The other point I want to make here is that this is, I think, having a damaging effect on the schools. I am constantly approached by people. I am getting phone calls and letters saying, "Are schools going to close?". It is the agenda that the Liberal Party is running that is raising that concern in people's minds. It is the case that the Government sets the agenda, but when they hear this constantly in the media - the media will rapidly pick up anything to do with schools - they start to wonder. That is destabilising for the schools. It does not help the schools one bit in getting on with that important work that I mentioned.
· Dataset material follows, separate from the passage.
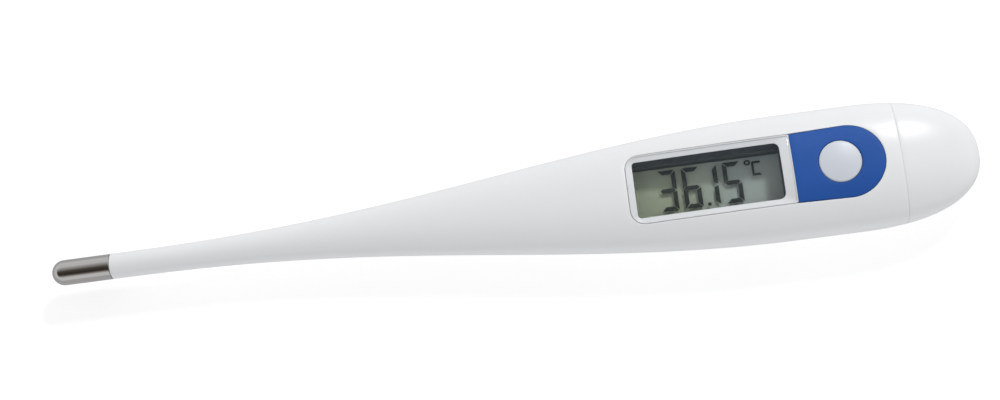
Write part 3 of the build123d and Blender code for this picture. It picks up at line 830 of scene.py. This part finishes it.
def make_cell():
    """Button cell: crimped can, sealing ring and the stepped cap of its other pole."""
    centre = ((CAN_LOW.x + CAN_HIGH.x) / 2, 0, 0)
    radius = CAN_HIGH.y
    top = CAN_HIGH.z
    low = CAN_LOW.z
    can = [
        (top - 0.02, 0.0),
        (top - 0.02, 2.9),
        (top, 3.0),
        (top, radius - 0.35),
        (top - 0.05, radius - 0.16),
        (top - 0.16, radius - 0.05),
        (top - 0.35, radius),
        (low + 0.4, radius),
        (low + 0.2, radius - 0.04),
        (low + 0.06, radius - 0.16),
        (low, radius - 0.34),
        (low, radius - 0.5),
        (low + 0.12, radius - 0.5),
        (low + 0.2, radius - 0.25),
        (top - 0.25, radius - 0.25),
        (top - 0.25, 0.0),
    ]
    cap = ANODE_HIGH.y
    anode = [
        (ANODE_HIGH.z, 0.0),
        (ANODE_HIGH.z, cap),
        (ANODE_LOW.z + 0.25, cap),
        (ANODE_LOW.z + 0.1, cap - 0.05),
        (ANODE_LOW.z + 0.03, cap - 0.15),
        (ANODE_LOW.z, cap - 0.3),
        (ANODE_LOW.z, 1.2),
        (ANODE_LOW.z + 0.03, 1.1),
        (ANODE_LOW.z + 0.03, 0.0),
    ]
    revolve(can, centre, "Z").build("cell_can", "battery", "cell_steel", ["battery_can"])
    revolve(anode, centre, "Z").build("cell_cap", "battery", "cell_steel", ["battery_anode"])


# ---- Pieces in the upper skin ----


def shrink_rows(shell, rays, outline, level, depth, shares):
    """Rows that close in on the outline's spine."""
    rows = []
    for share in shares:
        points = []
        for x, d in rays:
            edge_x, edge_y = outline.edge(x, d, level)
            points.append(skin_top(x + (edge_x - x) * share, edge_y * share, depth))
        rows.append(shell.loop(points))
    return rows


def make_lens():
    shell = Shell()
    rays = LENS.rays(26)
    rim = 0.12
    steps = [(0.0, LENS_DEPTH)] + [(-back, down) for back, down in soft_edge(rim)]
    rows = skin_rows(shell, rays, LENS, steps)
    shares = [0.97, 0.9, 0.78, 0.64, 0.5, 0.36, 0.22, 0.1, 0.0]
    top = shrink_rows(shell, rays, LENS, -rim, 0.0, shares)
    under = shrink_rows(shell, rays, LENS, 0.0, LENS_DEPTH, shares)
    shell.chain(rows + top)
    shell.chain([rows[0]] + under)
    shell.build("lens_pane", "body", "clear_lens", ["window_lens"], sharp=60)


def make_border():
    """White border behind the lens: a thin lip round the lens, then a slope to the window."""
    shell = Shell()
    top, low = LENS_DEPTH + 0.01, LENS_DEPTH + 0.07
    outer = [(0.0, low), (0.0, 0.06), (-LIP, 0.06), (-LIP - 0.03, 0.22)]
    hole = [(0.0, top), (0.0, low)]
    add_frame(shell, WINDOW.rays(26), BORDER, outer, WINDOW, hole)
    shell.build("window_border", "body", "white_print", ["lens_border"])


def make_trim():
    """Coloured trim plate: D-shaped, with a round hole and softly rounded edges."""
    shell = Shell()
    low = LENS_DEPTH + 0.07
    curve = soft_edge(0.08)
    outer = [(0.0, low)] + [(-back, down) for back, down in curve]
    hole = curve[::-1] + [(0.0, low)]
    add_frame(shell, button_rays(TRIM), TRIM, outer, BUTTON_HOLE, hole, (0.2, 0.4, 0.6, 0.8))
    shell.build("trim_plate", "body", "blue_plastic", ["button_trim"])


# ---- Display figures ----

STROKE = 0.6
FIGURE_WIDTH = 2.45
FIGURE_HEIGHT = 5.8
SEGMENT_GAP = 0.09
FIGURES = {"3": 86.5, "6": 89.8, "1": 92.2, "5": 95.45}
LIT = {"3": "abcdg", "6": "acdefg", "1": "bc", "5": "acdfg"}
POINT_STATION = 93.1
POINT_RADIUS = 0.27
LETTER_STATION, LETTER_LEVEL = 99.45, 0.55
LETTER_WIDTH, LETTER_HEIGHT, LETTER_STROKE, LETTER_GAP = 1.35, 3.8, 0.32, 0.02
DEGREE_STATION, DEGREE_LEVEL = 98.9, 2.5
DEGREE_OUTSIDE = (0.45, 0.4)
DEGREE_INSIDE = (0.22, 0.18)
DISPLAY_SHIFT = (-0.06, 0.2)


def segment_shapes(width, height, stroke, gap):
    """The seven bars of a figure, with mitred ends, as corner lists from its lower left corner."""
    half = height / 2
    inner = width - stroke
    return {
        "a": [
            (gap, height),
            (width - gap, height),
            (inner - gap, height - stroke),
            (stroke + gap, height - stroke),
        ],
        "b": [
            (width, height - gap),
            (width, half + gap),
            (inner, half + stroke / 2 + gap),
            (inner, height - stroke - gap),
        ],
        "c": [
            (width, half - gap),
            (width, gap),
            (inner, stroke + gap),
            (inner, half - stroke / 2 - gap),
        ],
        "d": [(gap, 0), (stroke + gap, stroke), (inner - gap, stroke), (width - gap, 0)],
        "e": [(0, half - gap), (stroke, half - stroke / 2 - gap), (stroke, stroke + gap), (0, gap)],
        "f": [
            (0, height - gap),
            (stroke, height - stroke - gap),
            (stroke, half + stroke / 2 + gap),
            (0, half + gap),
        ],
        "g": [
            (gap * 2, half),
            (stroke * 0.6 + gap, half + stroke / 2),
            (inner + stroke * 0.4 - gap, half + stroke / 2),
            (width - gap * 2, half),
            (inner + stroke * 0.4 - gap, half - stroke / 2),
            (stroke * 0.6 + gap, half - stroke / 2),
        ],
    }


def on_display(x, y, z):
    """Point of the display from its station and Y, moved by the shift of all the figures."""
    return Vector((x - LENGTH / 2 + DISPLAY_SHIFT[0], y + DISPLAY_SHIFT[1], z))


def oval(centre, radii, count):
    """Points round an oval in the plane of the display."""
    angles = [2 * pi * k / count for k in range(count)]
    return [(centre[0] + radii[0] * cos(a), centre[1] + radii[1] * sin(a)) for a in angles]


def add_plate(shell, corners, low, high):
    """Thin plate with the given outline."""
    bottom = shell.loop([on_display(x, y, low) for x, y in corners])
    top = shell.loop([on_display(x, y, high) for x, y in corners])
    shell.bridge(bottom, top)
    shell.faces.append(tuple(reversed(bottom)))
    shell.faces.append(tuple(top))


def make_digits():
    shell = Shell()
    low, high = DIGITS_LOW.z, DIGITS_HIGH.z
    base = -FIGURE_HEIGHT / 2
    shapes = segment_shapes(FIGURE_WIDTH, FIGURE_HEIGHT, STROKE, SEGMENT_GAP)
    for figure, left in FIGURES.items():
        for bar in LIT[figure]:
            add_plate(shell, [(left + x, base + y) for x, y in shapes[bar]], low, high)
    middle = (POINT_STATION, base + POINT_RADIUS)
    add_plate(shell, oval(middle, (POINT_RADIUS, POINT_RADIUS), 12), low, high)
    letter = segment_shapes(LETTER_WIDTH, LETTER_HEIGHT, LETTER_STROKE, LETTER_GAP)
    for bar in "gde":
        corners = [(LETTER_STATION + x, LETTER_LEVEL + y) for x, y in letter[bar]]
        add_plate(shell, corners, low, high)
    ring_out = oval((DEGREE_STATION, DEGREE_LEVEL), DEGREE_OUTSIDE, 24)
    ring_in = oval((DEGREE_STATION, DEGREE_LEVEL), DEGREE_INSIDE, 24)
    loops = []
    for ring, z in ((ring_out, low), (ring_out, high), (ring_in, high), (ring_in, low)):
        loops.append(shell.loop([on_display(x, y, z) for x, y in ring]))
    shell.chain(loops + loops[:1])
    shell.build("display_digits", "body", "segment_ink", ["lcd_segments"], sharp=20)


# ---- CAD nodes that stay ----


def dress_cad_nodes():
    """Gives each CAD node that is still shown its material and, where it is a block, softer edges."""
    slots = {row["node"]: row["material_slot"] for row in frame["record"]["subparts"]}
    softened = {
        "circuit_board": 0.08,
        "zebra_strip_left": 0.06,
        "zebra_strip_right": 0.06,
        "chip_resistors": 0.05,
        "chip_capacitors": 0.06,
        "contact_positive": 0.03,
        "contact_negative": 0.03,
        "carrier_tray": 0.08,
        "lcd_front_glass": 0.04,
        "lcd_back_glass": 0.04,
    }
    for node, piece in frame["nodes"].items():
        piece.data.materials.clear()
        piece.data.materials.append(MATERIALS[slots[node]])
        if node in softened:
            bevel = piece.modifiers.new("soft_edges", "BEVEL")
            bevel.width = softened[node] * MM
            bevel.segments = 2
            bevel.limit_method = "ANGLE"
            bevel.angle_limit = radians(50)


# ---- Studio ----


def make_camera():
    camera = bpy.data.objects.new("camera", bpy.data.cameras.new("camera"))
    bpy.context.scene.collection.objects.link(camera)
    camera.data.lens = 61.2
    camera.data.sensor_width = 36.0
    camera.data.clip_start = 0.005
    right = Vector((0.98842, -0.10702, -0.10757))
    up = Vector((0.13112, 0.95918, 0.25057))
    back = right.cross(up)
    turn = Matrix((right, up, back)).transposed()
    camera.matrix_world = Matrix.Translation(Vector((17.48, -59.81, 232.85)) * MM) @ turn.to_4x4()
    bpy.context.scene.camera = camera


def stage_plane(name, size, centre, normal, material):
    mesh = bpy.data.meshes.new(name)
    w, h = size[0] / 2, size[1] / 2
    mesh.from_pydata([(-w, -h, 0), (w, -h, 0), (w, h, 0), (-w, h, 0)], [], [(0, 1, 2, 3)])
    plane = bpy.data.objects.new(name, mesh)
    bpy.context.scene.collection.objects.link(plane)
    plane.location = centre
    plane.rotation_mode = "QUATERNION"
    plane.rotation_quaternion = Vector(normal).to_track_quat("Z", "Y")
    plane.data.materials.append(material)
    return plane


def dark_card(name, size, centre, reach):
    """Dim card that only glossy surfaces see, darkest in its middle and pale along its edges."""
    material, nodes, links, output = new_material(name)
    glow = nodes.new("ShaderNodeEmission")
    place = nodes.new("ShaderNodeNewGeometry")
    parts = nodes.new("ShaderNodeSeparateXYZ")
    across = nodes.new("ShaderNodeMapRange")
    across.inputs["From Min"].default_value = reach[0]
    across.inputs["From Max"].default_value = reach[1]
    ramp = nodes.new("ShaderNodeValToRGB")
    stops = ramp.color_ramp.elements
    stops[0].color = (0.6, 0.6, 0.6, 1)
    stops[1].color = (0.6, 0.6, 0.6, 1)
    for position, tone in ((0.30, 0.10), (0.42, 0.018), (0.64, 0.06)):
        stops.new(position).color = (tone * 1.25, tone, tone * 0.8, 1)
    links.new(place.outputs["Position"], parts.inputs["Vector"])
    links.new(parts.outputs["Y"], across.inputs["Value"])
    links.new(across.outputs["Result"], ramp.inputs["Fac"])
    links.new(ramp.outputs["Color"], glow.inputs["Color"])
    links.new(glow.outputs["Emission"], output.inputs["Surface"])
    card = stage_plane(name, size, centre, (0, 0, -1), material)
    card.visible_camera = False
    card.visible_diffuse = False
    card.visible_shadow = False
    card.visible_transmission = False


def make_studio():
    floor, nodes, links, output = new_material("floor_paint")
    paint = nodes.new("ShaderNodeBsdfPrincipled")
    tone = noise(nodes, links, 40.0)
    links.new(shades(nodes, links, tone, grey(0.44), grey(0.46)), paint.inputs["Base Color"])
    paint.inputs["Roughness"].default_value = 0.9
    paint.inputs["Emission Color"].default_value = (1, 1, 1, 1)
    paint.inputs["Emission Strength"].default_value = 0.68
    links.new(paint.outputs["BSDF"], output.inputs["Surface"])
    ground = stage_plane("floor", (3.0, 3.0), (0, 0, 0), (0, 0, 1), floor)
    ground.visible_glossy = False

    # The metal tip mirrors one dim card and the lens another, as both would mirror the room
    # behind a camera. The cards do nothing else.
    dark_card("tip_card", (0.72, 1.0), (-0.41, -0.16, 0.42), (-0.66, 0.34))
    dark_card("lens_card", (0.72, 1.0), (0.31, -0.35, 0.42), (-0.85, 0.19))

    world = bpy.data.worlds.new("studio")
    bpy.context.scene.world = world
    world.use_nodes = True
    nodes, links = world.node_tree.nodes, world.node_tree.links
    height = nodes.new("ShaderNodeSeparateXYZ")
    ramp = nodes.new("ShaderNodeValToRGB")
    across = nodes.new("ShaderNodeMapRange")
    across.inputs["From Min"].default_value = -1.0
    stops = ramp.color_ramp.elements
    stops[0].color = (0.45, 0.455, 0.46, 1)
    stops[1].color = (0.585, 0.594, 0.60, 1)
    stops.new(0.49).color = (0.45, 0.455, 0.46, 1)
    stops.new(0.52).color = (0.66, 0.668, 0.675, 1)
    place = nodes.new("ShaderNodeTexCoord")
    links.new(place.outputs["Generated"], height.inputs["Vector"])
    links.new(height.outputs["Z"], across.inputs["Value"])
    links.new(across.outputs["Result"], ramp.inputs["Fac"])
    links.new(ramp.outputs["Color"], nodes["Background"].inputs["Color"])

    key = bpy.data.lights.new("key", "AREA")
    key.shape = "DISK"
    key.size = 0.10
    key.energy = 1.45
    lamp = bpy.data.objects.new("key", key)
    bpy.context.scene.collection.objects.link(lamp)
    toward = Vector((0.37, 0.59, 0.72)).normalized()
    lamp.location = Vector((0.02, 0, 0)) + toward * 0.6
    lamp.rotation_mode = "QUATERNION"
    lamp.rotation_quaternion = toward.to_track_quat("Z", "Y")
    bpy.context.scene.view_settings.view_transform = "Standard"
    # Light has to reach the display through every clear layer and back.
    bpy.context.scene.cycles.transparent_max_bounces = 64


make_camera()
make_studio()
make_housing()
make_cover()
make_seal()
make_tip()
make_button()
make_lens()
make_border()
make_trim()
make_digits()
make_cell()
dress_cad_nodes()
If, for nothing else, I welcome the opportunity today to stand up and to say again that we are not into closing schools. We make our decisions based on educational issues. I get around our schools a lot and I encourage other members to do so. You come back to me and tell me which school you would close. Go to a school and say that it is not working, the programs are poor, the kids are not achieving and there is dissatisfaction. You tell me a school that is not working educationally. I will want to do something to fix that education program. They are the criteria that might be considered. Our schools are all going very well indeed, as Mrs Carnell indicated in her speech earlier, and as Mr Cornwell said. You show me what school in this community deserves to be closed. I do not know of one. Surely, that is the factor that we ought to be looking at. Sure, we will be looking at efficiencies. We have an education budget to live within and it is getting tighter and tighter. We all know that. Sure, we have to live with it. But we have successfully managed that in the last few years and we will successfully manage it in the future. The cries of Mr Cornwell and others, I think, are not doing anything to help that process or the continuation of the good works in our schools.

MR DE DOMENICO (4.03): Madam Speaker, I am delighted that Mr Wood did gear his remarks to the wording of the MPI which is, "The need to rationalise school facilities in order to maximise the education dollar". There is one thing on which I need to disagree with Mr Wood. I believe that Mr Cornwell did not concentrate on the financial aspects of the whole thing. I think that not to bring up the financial aspects, Madam Speaker, would be to ignore a large part of the issue anyway. It is not just Mr Cornwell or the Liberal Party that has made comments along the lines of the financial aspects.